Part of a data file:
•••

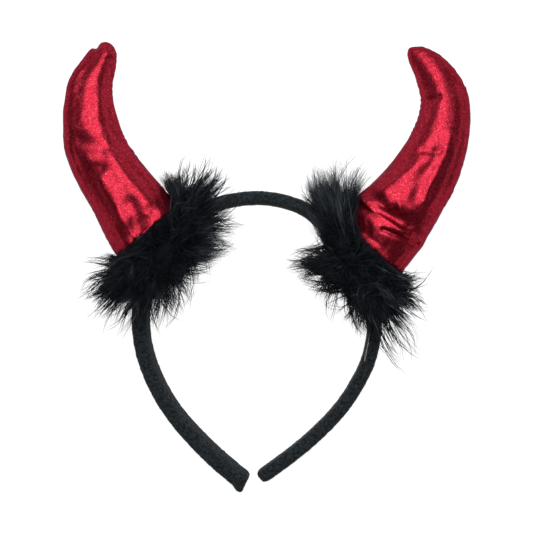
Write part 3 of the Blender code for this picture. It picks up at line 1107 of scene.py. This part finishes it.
@dataclass
class FeatherTrim:
    """The marabou trim round one horn's foot.

    Attributes:
        side: Which trim it is.
        hub: Its middle on the floor plan.
        turn: How far its ring is turned, in degrees.
        spreads: How far it reaches all round, as rows of the direction in degrees from +X towards
            +Y, the reach of its dense down and the reach of its wisps.
        horn: The horn that it goes round.
        haze: The directions between which thin grey down stands out, in degrees; its grey is painted light,
            standing in for light seen through the thin down.
        cover: How far the down lies over the horn's foot, as pairs of across and past.
        flank: Where its down climbs the horn's flank.
        seed: The seed of its plumes.
        chance: The random source of its plumes.
    """

    side: Side
    hub: Pair
    turn: float
    spreads: list[Row]
    horn: StuffedHorn
    haze: Pair
    cover: tuple[Pair, ...]
    flank: Flank
    seed: int
    chance: np.random.Generator = field(init=False)
    # The last column, tone, is partly painted sheen: the lighter barbs stand in for lit strands.
    growths: tuple[Growth, ...] = (
        Growth(Down.FLUFF, 400, 50, 2.4, 0.26, 0.28, 0.45, 0.10),
        Growth(Down.COLLAR, 190, 42, 1.6, 0.30, 0.26, 0.45, 0.09),
        Growth(Down.TUFT, 360, 36, 1.1, 0.12, 0.38, 0.45, 0.13),
        Growth(Down.FLANK, 110, 36, 1.6, 0.16, 0.26, 0.50, 0.14),
        # Haze: light grey down whose grey is painted light seen through thin down.
        Growth(Down.HAZE, 96, 32, 1.3, 0.10, 0.26, 0.45, 0.72),
        Growth(Down.LOCK, 130, 13, 1.4, 0.035, 0.42, 0.60, 0.14),
        Growth(Down.WISP, 240, 3, 0.3, 0.06, 0.62, 0.85, 0.20),
    )
    steps: int = 5
    middle_height: float = 17.0
    highest: float = 47.0
    lowest: float = 0.6
    low_roots: float = 6.0
    flatness: float = 0.3
    outward_pull: float = 0.9
    scatter_pull: float = 0.45
    lean: float = 0.075
    lean_start: float = 20.0
    core_voxel: float = 3.4
    core_sink: float = 1.5
    core_share: float = 0.78
    core_relief: float = 0.5
    core_lumps: float = 7.0
    core_floor: float = 0.2
    tuft_share: float = 0.035
    tuft_counts: tuple[int, ...] = (9, 14, 23, 37)
    tuft_reach: Pair = (0.80, 1.06)
    fluff_share: float = 0.93
    shortest: float = 3.0
    longest: float = 17.0
    least_long: float = 8.0
    tries: int = 18
    ring_inset: float = 1.5
    ring_depth: Pair = (-8.0, -2.4)
    ring_reach: Pair = (5.0, 12.0)
    ring_jitter: float = 0.3
    ring_lift: float = 0.45
    haze_span: float = 44.0
    wisp_start: float = 5.0
    longest_lock: float = 13.0
    repeats: int = 3
    tip_heights: Pair = (2.0, 34.0)
    aim_heights: Pair = (8.0, 29.0)
    aim_reach: float = 17.0
    down_curl: Pair = (0.03, 0.20)
    lock_curl: Pair = (0.02, 0.13)
    wisp_curl: Pair = (0.05, 0.26)
    overshoot: float = 1.05
    gather: float = 0.8
    flare_power: float = 1.4
    wave_size: float = 0.35
    wave_turns: Pair = (3.0, 11.0)
    barb_floor: float = 0.15
    barb_headroom: float = 2.0
    spare: Pair = (1.03, 0.10)
    slack: float = 0.35
    stray_share: float = 0.004
    stray_slack: float = 9.0
    horn_margin: float = 0.5

    def __post_init__(self) -> None:
        """Start the trim's random source."""
        self.chance = np.random.default_rng(self.seed)

    @property
    def name(self) -> str:
        """The frame node that the trim stands for."""
        return "feather_trim_" + self.side.value

    def outline(self, degrees: np.ndarray, wisps: bool) -> np.ndarray:
        """How far the trim reaches in some directions, in millimetres."""
        rows = np.array(sorted(self.spreads))
        return np.interp(degrees, rows[:, 0], rows[:, 2 if wisps else 1], period=360.0)

    def ragged(self, degrees: np.ndarray) -> np.ndarray:
        """How far the dense down reaches in some directions, with tufts and gaps."""
        turn = np.radians(degrees)
        waves = sum(np.sin(times * turn + self.seed * times) for times in self.tuft_counts)
        return self.outline(degrees, False) * (1.0 + self.tuft_share * waves)

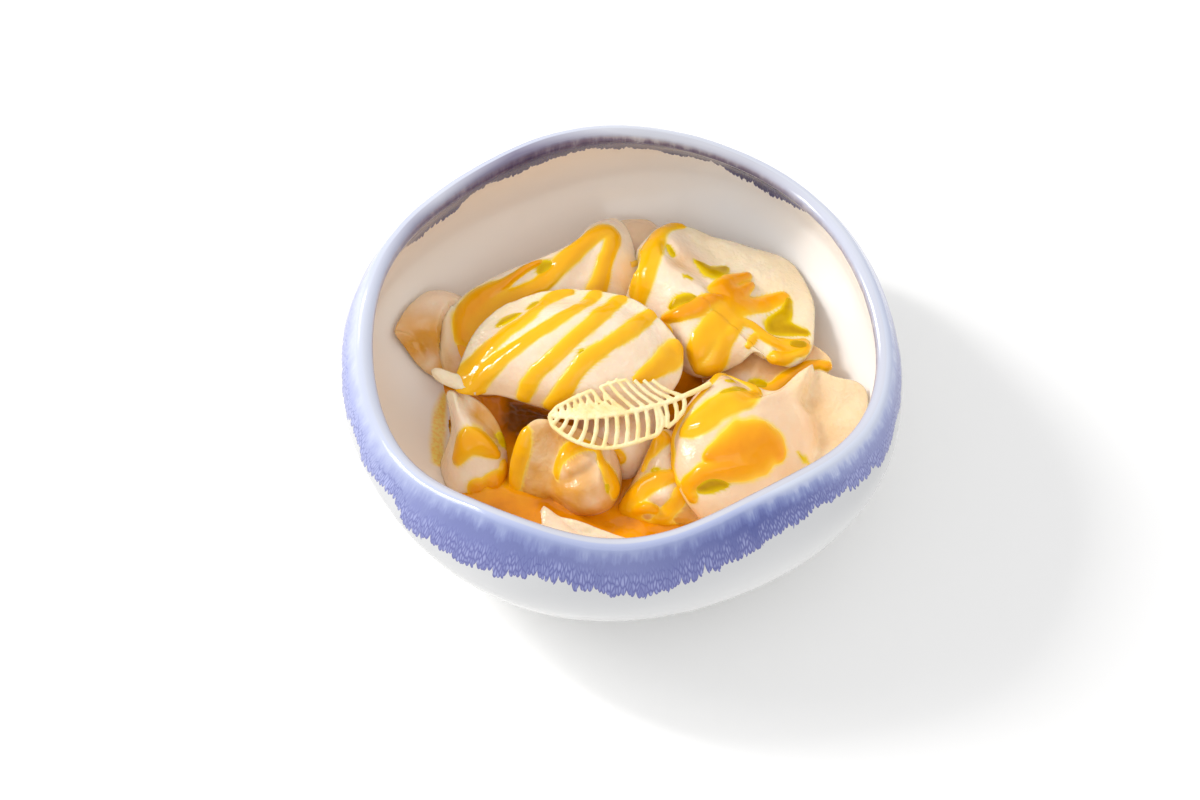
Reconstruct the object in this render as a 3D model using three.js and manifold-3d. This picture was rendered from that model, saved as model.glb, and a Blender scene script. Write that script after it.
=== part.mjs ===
// A hand-thrown bowl of boiled filled dumplings with a drizzled sauce and a lace leaf wafer.
// Millimetres, +Z up. The origin is the middle of the flat foot on the table, and -Y is the front.
import * as THREE from "three";
import { mergeVertices } from "three/addons/utils/BufferGeometryUtils.js";
import Module from "manifold-3d";

const wasm = await Module();
wasm.setup();

const RAD = Math.PI / 180;
const lerp = THREE.MathUtils.lerp;
const clamp01 = (x) => THREE.MathUtils.clamp(x, 0, 1);
const steps = (count) => Array.from({ length: count + 1 }, (_, i) => i / count);

// ---------------------------------------------------------------- driving dimensions

const BOWL = {
  segments: 48,
  bellyRadius: 90,
  bellyHeight: 37.8,
  rimHeight: 59, // mean height of the lip's round centre line
  lipCentreRadius: 79.6,
  lipRadius: 3.4,
  wall: 6,
  footRadius: 36,
  floorHeight: 7,
  floorRadius: 30,
  curvePower: 1.46, // how squarely the lower wall turns up
  curveRoot: 1.97,
  // waves round the bowl as [times round, amplitude, phase in degrees]
  bellyWavePercent: [[2, 2.0, 96], [3, 1.8, 172], [4, 2.0, -91]],
  lipWavePercent: [[2, 2.4, 38], [3, 1.2, -157], [4, 1.7, -92], [5, 1.4, -93]],
  rimWave: [[1, 2.8, 65], [2, 4.4, -107], [3, 1.8, 48], [4, 1.3, -14], [5, 2.9, 112], [6, 0.75, -8]],
};
const GAP = 0.4; // left between touching pieces
const POOL_LEVEL = 15; // height of the sauce that stands in the bottom of the bowl

// ---------------------------------------------------------------- bowl

const wave = (terms, theta) =>
  terms.reduce((sum, [k, amplitude, phase]) => sum + amplitude * Math.cos(k * theta - phase * RAD), 0);
const bellyFactor = (theta) => 1 + wave(BOWL.bellyWavePercent, theta) / 100;
const lipFactor = (theta) => 1 + wave(BOWL.lipWavePercent, theta) / 100;
const rimHeightAt = (theta) => BOWL.rimHeight + wave(BOWL.rimWave, theta);

// A lower wall that leaves `start` radius at `t` 0 and reaches `end` radius, upright, at `t` 1.
const lowerWall = (start, end, t) =>
  start + (end - start) * (1 - (1 - t) ** BOWL.curvePower) ** (1 / BOWL.curveRoot);

// Each station of the bowl's section gives [radius, height] at an angle round the bowl.
function outerLower(t) {
  return (theta) => [
    lowerWall(BOWL.footRadius, BOWL.bellyRadius, t) * bellyFactor(theta),
    BOWL.bellyHeight * t,
  ];
}
function upper(bellyRadius, lipRadius, t) {
  return (theta) => [
    (bellyRadius + (lipRadius - bellyRadius) * t ** 2) *
      lerp(bellyFactor(theta), lipFactor(theta), t ** 2),
    lerp(BOWL.bellyHeight, rimHeightAt(theta), t),
  ];
}
function lipArc(angle) {
  return (theta) => [
    (BOWL.lipCentreRadius + BOWL.lipRadius * Math.cos(angle)) * lipFactor(theta),
    rimHeightAt(theta) + BOWL.lipRadius * Math.sin(angle),
  ];
}
function innerLower(t, inset = 0) {
  return (theta) => [
    (lowerWall(BOWL.floorRadius, BOWL.bellyRadius - BOWL.wall, t) - inset) * bellyFactor(theta),
    lerp(BOWL.floorHeight + inset, BOWL.bellyHeight, t),
  ];
}
const fixed = (radius, height) => () => [radius, height];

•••

▶ SET PROBLEM
Quote the listing in full, please, keeping every line exact.

▶ ANSWER BELOW
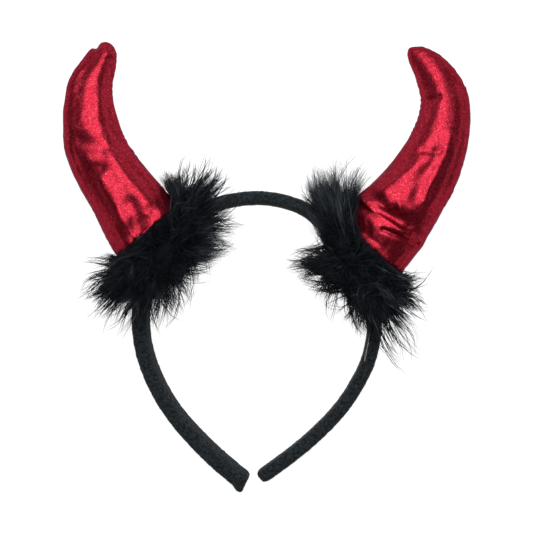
Write part 3 of the Blender code for this picture. It picks up at line 1107 of scene.py. This part finishes it.
@dataclass
class FeatherTrim:
    """The marabou trim round one horn's foot.

    Attributes:
        side: Which trim it is.
        hub: Its middle on the floor plan.
        turn: How far its ring is turned, in degrees.
        spreads: How far it reaches all round, as rows of the direction in degrees from +X towards
            +Y, the reach of its dense down and the reach of its wisps.
        horn: The horn that it goes round.
        haze: The directions between which thin grey down stands out, in degrees; its grey is painted light,
            standing in for light seen through the thin down.
        cover: How far the down lies over the horn's foot, as pairs of across and past.
        flank: Where its down climbs the horn's flank.
        seed: The seed of its plumes.
        chance: The random source of its plumes.
    """

    side: Side
    hub: Pair
    turn: float
    spreads: list[Row]
    horn: StuffedHorn
    haze: Pair
    cover: tuple[Pair, ...]
    flank: Flank
    seed: int
    chance: np.random.Generator = field(init=False)
    # The last column, tone, is partly painted sheen: the lighter barbs stand in for lit strands.
    growths: tuple[Growth, ...] = (
        Growth(Down.FLUFF, 400, 50, 2.4, 0.26, 0.28, 0.45, 0.10),
        Growth(Down.COLLAR, 190, 42, 1.6, 0.30, 0.26, 0.45, 0.09),
        Growth(Down.TUFT, 360, 36, 1.1, 0.12, 0.38, 0.45, 0.13),
        Growth(Down.FLANK, 110, 36, 1.6, 0.16, 0.26, 0.50, 0.14),
        # Haze: light grey down whose grey is painted light seen through thin down.
        Growth(Down.HAZE, 96, 32, 1.3, 0.10, 0.26, 0.45, 0.72),
        Growth(Down.LOCK, 130, 13, 1.4, 0.035, 0.42, 0.60, 0.14),
        Growth(Down.WISP, 240, 3, 0.3, 0.06, 0.62, 0.85, 0.20),
    )
    steps: int = 5
    middle_height: float = 17.0
    highest: float = 47.0
    lowest: float = 0.6
    low_roots: float = 6.0
    flatness: float = 0.3
    outward_pull: float = 0.9
    scatter_pull: float = 0.45
    lean: float = 0.075
    lean_start: float = 20.0
    core_voxel: float = 3.4
    core_sink: float = 1.5
    core_share: float = 0.78
    core_relief: float = 0.5
    core_lumps: float = 7.0
    core_floor: float = 0.2
    tuft_share: float = 0.035
    tuft_counts: tuple[int, ...] = (9, 14, 23, 37)
    tuft_reach: Pair = (0.80, 1.06)
    fluff_share: float = 0.93
    shortest: float = 3.0
    longest: float = 17.0
    least_long: float = 8.0
    tries: int = 18
    ring_inset: float = 1.5
    ring_depth: Pair = (-8.0, -2.4)
    ring_reach: Pair = (5.0, 12.0)
    ring_jitter: float = 0.3
    ring_lift: float = 0.45
    haze_span: float = 44.0
    wisp_start: float = 5.0
    longest_lock: float = 13.0
    repeats: int = 3
    tip_heights: Pair = (2.0, 34.0)
    aim_heights: Pair = (8.0, 29.0)
    aim_reach: float = 17.0
    down_curl: Pair = (0.03, 0.20)
    lock_curl: Pair = (0.02, 0.13)
    wisp_curl: Pair = (0.05, 0.26)
    overshoot: float = 1.05
    gather: float = 0.8
    flare_power: float = 1.4
    wave_size: float = 0.35
    wave_turns: Pair = (3.0, 11.0)
    barb_floor: float = 0.15
    barb_headroom: float = 2.0
    spare: Pair = (1.03, 0.10)
    slack: float = 0.35
    stray_share: float = 0.004
    stray_slack: float = 9.0
    horn_margin: float = 0.5

    def __post_init__(self) -> None:
        """Start the trim's random source."""
        self.chance = np.random.default_rng(self.seed)

    @property
    def name(self) -> str:
        """The frame node that the trim stands for."""
        return "feather_trim_" + self.side.value

    def outline(self, degrees: np.ndarray, wisps: bool) -> np.ndarray:
        """How far the trim reaches in some directions, in millimetres."""
        rows = np.array(sorted(self.spreads))
        return np.interp(degrees, rows[:, 0], rows[:, 2 if wisps else 1], period=360.0)

    def ragged(self, degrees: np.ndarray) -> np.ndarray:
        """How far the dense down reaches in some directions, with tufts and gaps."""
        turn = np.radians(degrees)
        waves = sum(np.sin(times * turn + self.seed * times) for times in self.tuft_counts)
        return self.outline(degrees, False) * (1.0 + self.tuft_share * waves)

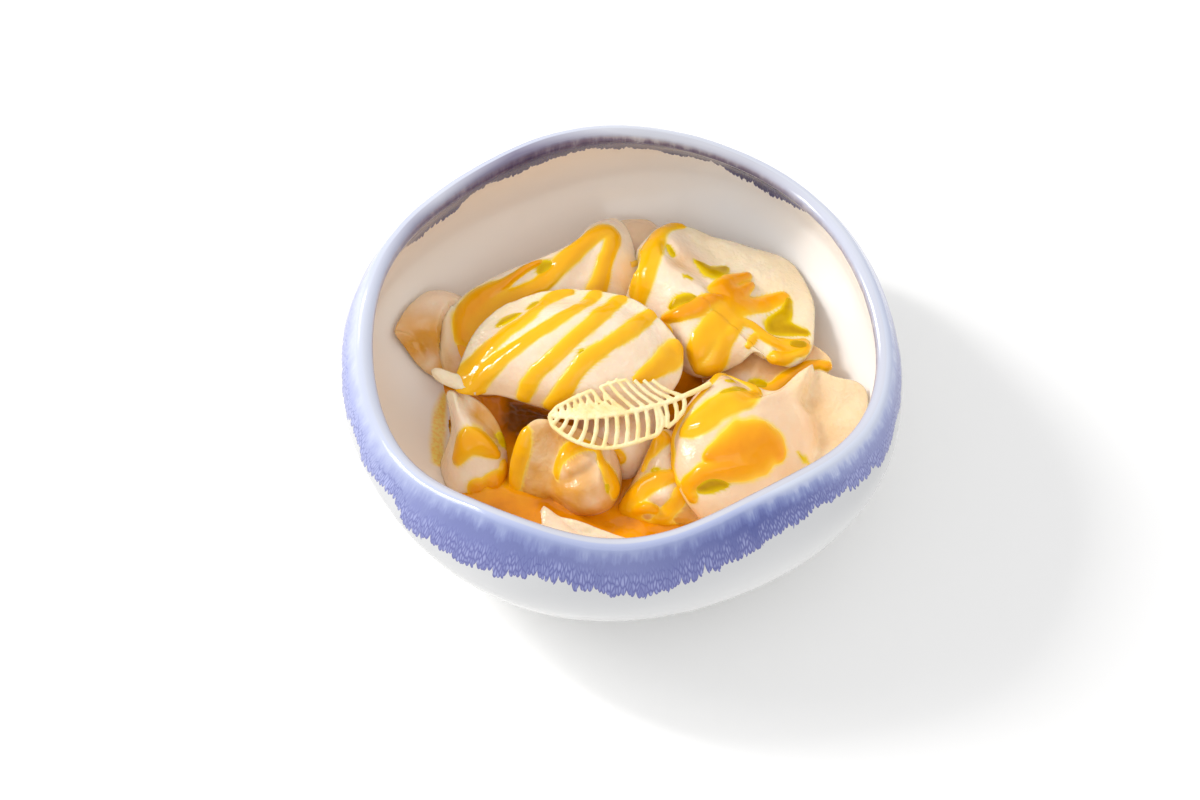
Reconstruct the object in this render as a 3D model using three.js and manifold-3d. This picture was rendered from that model, saved as model.glb, and a Blender scene script. Write that script after it.
=== part.mjs ===
// A hand-thrown bowl of boiled filled dumplings with a drizzled sauce and a lace leaf wafer.
// Millimetres, +Z up. The origin is the middle of the flat foot on the table, and -Y is the front.
import * as THREE from "three";
import { mergeVertices } from "three/addons/utils/BufferGeometryUtils.js";
import Module from "manifold-3d";

const wasm = await Module();
wasm.setup();

const RAD = Math.PI / 180;
const lerp = THREE.MathUtils.lerp;
const clamp01 = (x) => THREE.MathUtils.clamp(x, 0, 1);
const steps = (count) => Array.from({ length: count + 1 }, (_, i) => i / count);

// ---------------------------------------------------------------- driving dimensions

const BOWL = {
  segments: 48,
  bellyRadius: 90,
  bellyHeight: 37.8,
  rimHeight: 59, // mean height of the lip's round centre line
  lipCentreRadius: 79.6,
  lipRadius: 3.4,
  wall: 6,
  footRadius: 36,
  floorHeight: 7,
  floorRadius: 30,
  curvePower: 1.46, // how squarely the lower wall turns up
  curveRoot: 1.97,
  // waves round the bowl as [times round, amplitude, phase in degrees]
  bellyWavePercent: [[2, 2.0, 96], [3, 1.8, 172], [4, 2.0, -91]],
  lipWavePercent: [[2, 2.4, 38], [3, 1.2, -157], [4, 1.7, -92], [5, 1.4, -93]],
  rimWave: [[1, 2.8, 65], [2, 4.4, -107], [3, 1.8, 48], [4, 1.3, -14], [5, 2.9, 112], [6, 0.75, -8]],
};
const GAP = 0.4; // left between touching pieces
const POOL_LEVEL = 15; // height of the sauce that stands in the bottom of the bowl

// ---------------------------------------------------------------- bowl

const wave = (terms, theta) =>
  terms.reduce((sum, [k, amplitude, phase]) => sum + amplitude * Math.cos(k * theta - phase * RAD), 0);
const bellyFactor = (theta) => 1 + wave(BOWL.bellyWavePercent, theta) / 100;
const lipFactor = (theta) => 1 + wave(BOWL.lipWavePercent, theta) / 100;
const rimHeightAt = (theta) => BOWL.rimHeight + wave(BOWL.rimWave, theta);

// A lower wall that leaves `start` radius at `t` 0 and reaches `end` radius, upright, at `t` 1.
const lowerWall = (start, end, t) =>
  start + (end - start) * (1 - (1 - t) ** BOWL.curvePower) ** (1 / BOWL.curveRoot);

// Each station of the bowl's section gives [radius, height] at an angle round the bowl.
function outerLower(t) {
  return (theta) => [
    lowerWall(BOWL.footRadius, BOWL.bellyRadius, t) * bellyFactor(theta),
    BOWL.bellyHeight * t,
  ];
}
function upper(bellyRadius, lipRadius, t) {
  return (theta) => [
    (bellyRadius + (lipRadius - bellyRadius) * t ** 2) *
      lerp(bellyFactor(theta), lipFactor(theta), t ** 2),
    lerp(BOWL.bellyHeight, rimHeightAt(theta), t),
  ];
}
function lipArc(angle) {
  return (theta) => [
    (BOWL.lipCentreRadius + BOWL.lipRadius * Math.cos(angle)) * lipFactor(theta),
    rimHeightAt(theta) + BOWL.lipRadius * Math.sin(angle),
  ];
}
function innerLower(t, inset = 0) {
  return (theta) => [
    (lowerWall(BOWL.floorRadius, BOWL.bellyRadius - BOWL.wall, t) - inset) * bellyFactor(theta),
    lerp(BOWL.floorHeight + inset, BOWL.bellyHeight, t),
  ];
}
const fixed = (radius, height) => () => [radius, height];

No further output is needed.